To be done: Your answer should consist only of the lines below from the one with "for y, z, along" through the one with "before = set(bpy.data.objects)", copied exactly.

Listed entries:
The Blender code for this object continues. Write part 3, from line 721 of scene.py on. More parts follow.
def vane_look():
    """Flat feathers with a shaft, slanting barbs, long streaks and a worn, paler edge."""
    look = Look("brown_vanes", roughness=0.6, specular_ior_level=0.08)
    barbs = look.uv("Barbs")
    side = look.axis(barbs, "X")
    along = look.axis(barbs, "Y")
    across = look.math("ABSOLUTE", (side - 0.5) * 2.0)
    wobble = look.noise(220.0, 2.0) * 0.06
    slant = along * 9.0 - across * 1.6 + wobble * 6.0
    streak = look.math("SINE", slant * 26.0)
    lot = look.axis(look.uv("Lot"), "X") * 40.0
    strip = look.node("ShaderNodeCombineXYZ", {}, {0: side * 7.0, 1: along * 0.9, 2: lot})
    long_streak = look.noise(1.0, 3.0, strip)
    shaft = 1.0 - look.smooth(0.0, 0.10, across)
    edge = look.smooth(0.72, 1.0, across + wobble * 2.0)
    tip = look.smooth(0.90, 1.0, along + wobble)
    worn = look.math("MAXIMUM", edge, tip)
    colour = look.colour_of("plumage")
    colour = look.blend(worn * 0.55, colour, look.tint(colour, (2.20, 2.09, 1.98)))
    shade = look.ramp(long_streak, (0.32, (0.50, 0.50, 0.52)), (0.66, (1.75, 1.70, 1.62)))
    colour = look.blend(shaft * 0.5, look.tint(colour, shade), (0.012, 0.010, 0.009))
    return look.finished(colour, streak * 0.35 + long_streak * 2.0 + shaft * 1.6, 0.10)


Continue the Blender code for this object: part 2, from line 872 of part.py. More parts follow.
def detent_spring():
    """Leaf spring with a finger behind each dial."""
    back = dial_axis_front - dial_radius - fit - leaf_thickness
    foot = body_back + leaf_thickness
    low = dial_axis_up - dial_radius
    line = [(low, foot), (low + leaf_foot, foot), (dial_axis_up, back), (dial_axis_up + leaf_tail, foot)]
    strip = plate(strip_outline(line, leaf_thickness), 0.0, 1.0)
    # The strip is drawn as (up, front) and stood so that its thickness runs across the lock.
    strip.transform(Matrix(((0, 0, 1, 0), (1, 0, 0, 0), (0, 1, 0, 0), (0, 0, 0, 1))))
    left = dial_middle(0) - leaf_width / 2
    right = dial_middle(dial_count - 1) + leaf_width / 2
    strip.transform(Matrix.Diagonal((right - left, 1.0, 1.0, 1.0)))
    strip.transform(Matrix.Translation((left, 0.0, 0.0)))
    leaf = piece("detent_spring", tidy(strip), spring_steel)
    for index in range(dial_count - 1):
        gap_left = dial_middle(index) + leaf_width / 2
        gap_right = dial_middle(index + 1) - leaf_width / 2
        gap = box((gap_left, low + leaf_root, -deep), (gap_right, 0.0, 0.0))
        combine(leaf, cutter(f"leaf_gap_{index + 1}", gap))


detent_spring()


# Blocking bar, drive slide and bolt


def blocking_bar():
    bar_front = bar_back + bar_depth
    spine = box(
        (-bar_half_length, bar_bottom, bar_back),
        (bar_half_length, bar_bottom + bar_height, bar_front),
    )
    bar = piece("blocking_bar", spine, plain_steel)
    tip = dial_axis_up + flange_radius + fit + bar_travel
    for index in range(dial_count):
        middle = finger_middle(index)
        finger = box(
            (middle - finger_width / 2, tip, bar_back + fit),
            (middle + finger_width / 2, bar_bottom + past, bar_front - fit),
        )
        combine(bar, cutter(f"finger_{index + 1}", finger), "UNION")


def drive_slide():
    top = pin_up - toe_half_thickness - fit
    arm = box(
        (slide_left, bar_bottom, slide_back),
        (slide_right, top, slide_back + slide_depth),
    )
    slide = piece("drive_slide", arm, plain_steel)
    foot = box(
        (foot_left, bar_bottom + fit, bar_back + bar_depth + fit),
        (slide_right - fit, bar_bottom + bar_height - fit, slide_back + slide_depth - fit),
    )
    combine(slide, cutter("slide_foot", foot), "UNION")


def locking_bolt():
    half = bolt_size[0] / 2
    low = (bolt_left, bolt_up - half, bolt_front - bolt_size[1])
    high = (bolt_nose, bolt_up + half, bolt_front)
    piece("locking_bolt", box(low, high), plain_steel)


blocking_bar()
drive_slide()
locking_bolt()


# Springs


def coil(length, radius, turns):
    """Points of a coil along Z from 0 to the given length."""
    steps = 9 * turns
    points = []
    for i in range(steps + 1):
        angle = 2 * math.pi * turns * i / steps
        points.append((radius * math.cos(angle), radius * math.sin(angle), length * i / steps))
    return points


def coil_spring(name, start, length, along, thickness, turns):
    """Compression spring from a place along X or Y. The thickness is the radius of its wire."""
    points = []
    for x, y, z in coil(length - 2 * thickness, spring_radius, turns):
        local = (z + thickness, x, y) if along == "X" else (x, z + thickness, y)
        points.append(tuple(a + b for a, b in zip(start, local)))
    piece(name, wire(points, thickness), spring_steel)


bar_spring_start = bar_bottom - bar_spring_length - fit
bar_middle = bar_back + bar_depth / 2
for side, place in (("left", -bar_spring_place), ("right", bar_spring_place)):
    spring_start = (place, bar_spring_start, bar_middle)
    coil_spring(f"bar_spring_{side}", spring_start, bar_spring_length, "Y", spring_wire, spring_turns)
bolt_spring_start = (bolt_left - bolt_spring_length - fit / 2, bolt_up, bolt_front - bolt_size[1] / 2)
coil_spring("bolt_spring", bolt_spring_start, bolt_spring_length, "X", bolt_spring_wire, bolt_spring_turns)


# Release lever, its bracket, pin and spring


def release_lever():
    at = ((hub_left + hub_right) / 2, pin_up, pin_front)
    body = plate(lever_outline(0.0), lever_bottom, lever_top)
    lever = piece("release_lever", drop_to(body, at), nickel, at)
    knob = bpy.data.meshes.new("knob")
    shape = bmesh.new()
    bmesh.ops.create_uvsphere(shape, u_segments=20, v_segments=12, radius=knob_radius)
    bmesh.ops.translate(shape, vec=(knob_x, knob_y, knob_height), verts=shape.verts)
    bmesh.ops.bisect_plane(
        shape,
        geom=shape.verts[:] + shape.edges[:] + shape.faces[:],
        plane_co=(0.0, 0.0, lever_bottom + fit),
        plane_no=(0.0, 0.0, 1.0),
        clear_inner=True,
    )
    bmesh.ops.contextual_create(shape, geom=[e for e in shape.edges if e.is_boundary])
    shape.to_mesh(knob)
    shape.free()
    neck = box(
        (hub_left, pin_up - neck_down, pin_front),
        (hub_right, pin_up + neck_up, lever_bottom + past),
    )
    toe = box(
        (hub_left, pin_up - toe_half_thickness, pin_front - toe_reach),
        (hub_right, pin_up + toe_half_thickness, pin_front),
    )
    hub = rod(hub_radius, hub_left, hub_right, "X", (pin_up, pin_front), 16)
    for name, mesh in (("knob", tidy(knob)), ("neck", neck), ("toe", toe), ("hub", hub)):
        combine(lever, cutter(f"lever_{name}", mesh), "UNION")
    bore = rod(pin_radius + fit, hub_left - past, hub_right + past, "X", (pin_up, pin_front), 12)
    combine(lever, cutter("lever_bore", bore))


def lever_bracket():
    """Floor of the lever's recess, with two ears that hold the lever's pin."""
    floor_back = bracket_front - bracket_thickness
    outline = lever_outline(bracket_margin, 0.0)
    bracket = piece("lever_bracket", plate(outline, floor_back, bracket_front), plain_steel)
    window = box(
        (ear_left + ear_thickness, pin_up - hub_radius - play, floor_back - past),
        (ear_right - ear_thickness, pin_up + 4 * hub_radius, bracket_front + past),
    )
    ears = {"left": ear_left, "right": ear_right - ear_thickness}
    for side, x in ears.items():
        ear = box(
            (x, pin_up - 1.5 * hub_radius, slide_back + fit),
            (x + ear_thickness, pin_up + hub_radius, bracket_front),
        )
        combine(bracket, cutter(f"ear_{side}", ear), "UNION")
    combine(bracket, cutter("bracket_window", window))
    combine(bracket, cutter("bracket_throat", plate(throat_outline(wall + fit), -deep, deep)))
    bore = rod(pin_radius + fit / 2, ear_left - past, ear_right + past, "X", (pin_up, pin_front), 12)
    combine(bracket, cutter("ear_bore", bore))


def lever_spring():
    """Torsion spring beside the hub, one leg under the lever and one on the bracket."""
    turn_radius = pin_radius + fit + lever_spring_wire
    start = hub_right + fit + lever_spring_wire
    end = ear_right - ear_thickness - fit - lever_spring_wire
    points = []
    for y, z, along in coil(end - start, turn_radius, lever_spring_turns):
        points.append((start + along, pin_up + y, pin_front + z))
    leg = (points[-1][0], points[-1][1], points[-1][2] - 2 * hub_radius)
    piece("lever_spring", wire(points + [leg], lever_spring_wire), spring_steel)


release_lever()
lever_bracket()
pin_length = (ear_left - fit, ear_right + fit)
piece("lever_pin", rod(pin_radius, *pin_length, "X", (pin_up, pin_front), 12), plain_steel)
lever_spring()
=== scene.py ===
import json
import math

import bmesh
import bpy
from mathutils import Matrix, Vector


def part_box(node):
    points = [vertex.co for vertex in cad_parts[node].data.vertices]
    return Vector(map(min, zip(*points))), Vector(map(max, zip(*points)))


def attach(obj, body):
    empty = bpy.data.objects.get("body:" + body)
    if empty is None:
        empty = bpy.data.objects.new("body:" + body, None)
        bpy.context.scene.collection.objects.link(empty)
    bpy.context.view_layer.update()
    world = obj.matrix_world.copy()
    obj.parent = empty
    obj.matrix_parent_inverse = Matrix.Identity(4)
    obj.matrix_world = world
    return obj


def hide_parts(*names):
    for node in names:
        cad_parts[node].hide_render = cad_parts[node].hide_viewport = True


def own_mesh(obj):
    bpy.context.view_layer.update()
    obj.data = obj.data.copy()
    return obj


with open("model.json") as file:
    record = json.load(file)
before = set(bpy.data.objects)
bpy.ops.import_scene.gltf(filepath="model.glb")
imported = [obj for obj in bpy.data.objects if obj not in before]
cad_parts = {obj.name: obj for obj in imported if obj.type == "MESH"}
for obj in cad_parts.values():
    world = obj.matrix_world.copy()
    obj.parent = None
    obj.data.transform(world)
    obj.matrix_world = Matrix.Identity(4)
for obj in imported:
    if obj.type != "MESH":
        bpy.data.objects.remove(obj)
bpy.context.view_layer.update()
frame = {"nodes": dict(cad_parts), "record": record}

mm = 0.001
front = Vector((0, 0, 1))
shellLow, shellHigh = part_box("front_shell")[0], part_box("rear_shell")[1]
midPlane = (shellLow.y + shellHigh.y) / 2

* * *

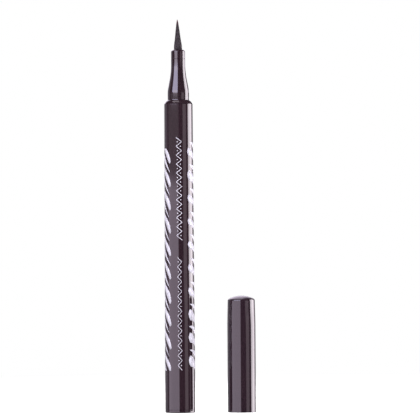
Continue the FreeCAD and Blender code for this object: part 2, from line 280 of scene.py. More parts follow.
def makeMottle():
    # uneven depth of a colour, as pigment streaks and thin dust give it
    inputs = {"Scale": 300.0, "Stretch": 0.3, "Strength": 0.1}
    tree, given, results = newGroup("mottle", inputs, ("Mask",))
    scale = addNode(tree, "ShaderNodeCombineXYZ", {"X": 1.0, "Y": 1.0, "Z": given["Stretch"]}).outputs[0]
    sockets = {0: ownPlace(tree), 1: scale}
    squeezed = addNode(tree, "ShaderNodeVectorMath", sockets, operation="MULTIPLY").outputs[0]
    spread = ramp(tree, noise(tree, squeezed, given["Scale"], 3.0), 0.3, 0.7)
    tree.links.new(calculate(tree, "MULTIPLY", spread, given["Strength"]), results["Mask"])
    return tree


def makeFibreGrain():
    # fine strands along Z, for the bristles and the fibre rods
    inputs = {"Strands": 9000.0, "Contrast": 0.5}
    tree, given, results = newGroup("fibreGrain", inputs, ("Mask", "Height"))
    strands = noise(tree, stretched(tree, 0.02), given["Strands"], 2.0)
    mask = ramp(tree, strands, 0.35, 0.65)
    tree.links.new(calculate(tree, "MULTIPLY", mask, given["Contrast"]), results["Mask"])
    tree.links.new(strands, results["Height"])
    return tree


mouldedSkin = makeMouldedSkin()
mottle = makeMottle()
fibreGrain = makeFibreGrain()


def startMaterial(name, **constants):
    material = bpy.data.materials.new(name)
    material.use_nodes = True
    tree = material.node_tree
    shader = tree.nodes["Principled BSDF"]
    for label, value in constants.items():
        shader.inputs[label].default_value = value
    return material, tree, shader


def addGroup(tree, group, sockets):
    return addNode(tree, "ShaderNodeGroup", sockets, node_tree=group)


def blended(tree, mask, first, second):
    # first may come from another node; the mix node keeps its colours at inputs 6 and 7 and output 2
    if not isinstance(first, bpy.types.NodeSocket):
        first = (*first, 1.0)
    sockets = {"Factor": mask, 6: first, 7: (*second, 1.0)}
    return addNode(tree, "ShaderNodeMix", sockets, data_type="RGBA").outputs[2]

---

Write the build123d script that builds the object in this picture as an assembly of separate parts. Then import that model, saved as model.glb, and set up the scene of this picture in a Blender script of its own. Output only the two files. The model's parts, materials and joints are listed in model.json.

Expected answer:
    for y, z, along in coil(end - start, turn_radius, lever_spring_turns):
        points.append((start + along, pin_up + y, pin_front + z))
    leg = (points[-1][0], points[-1][1], points[-1][2] - 2 * hub_radius)
    piece("lever_spring", wire(points + [leg], lever_spring_wire), spring_steel)


release_lever()
lever_bracket()
pin_length = (ear_left - fit, ear_right + fit)
piece("lever_pin", rod(pin_radius, *pin_length, "X", (pin_up, pin_front), 12), plain_steel)
lever_spring()
=== scene.py ===
import json
import math

import bmesh
import bpy
from mathutils import Matrix, Vector


def part_box(node):
    points = [vertex.co for vertex in cad_parts[node].data.vertices]
    return Vector(map(min, zip(*points))), Vector(map(max, zip(*points)))


def attach(obj, body):
    empty = bpy.data.objects.get("body:" + body)
    if empty is None:
        empty = bpy.data.objects.new("body:" + body, None)
        bpy.context.scene.collection.objects.link(empty)
    bpy.context.view_layer.update()
    world = obj.matrix_world.copy()
    obj.parent = empty
    obj.matrix_parent_inverse = Matrix.Identity(4)
    obj.matrix_world = world
    return obj


def hide_parts(*names):
    for node in names:
        cad_parts[node].hide_render = cad_parts[node].hide_viewport = True


def own_mesh(obj):
    bpy.context.view_layer.update()
    obj.data = obj.data.copy()
    return obj


with open("model.json") as file:
    record = json.load(file)
before = set(bpy.data.objects)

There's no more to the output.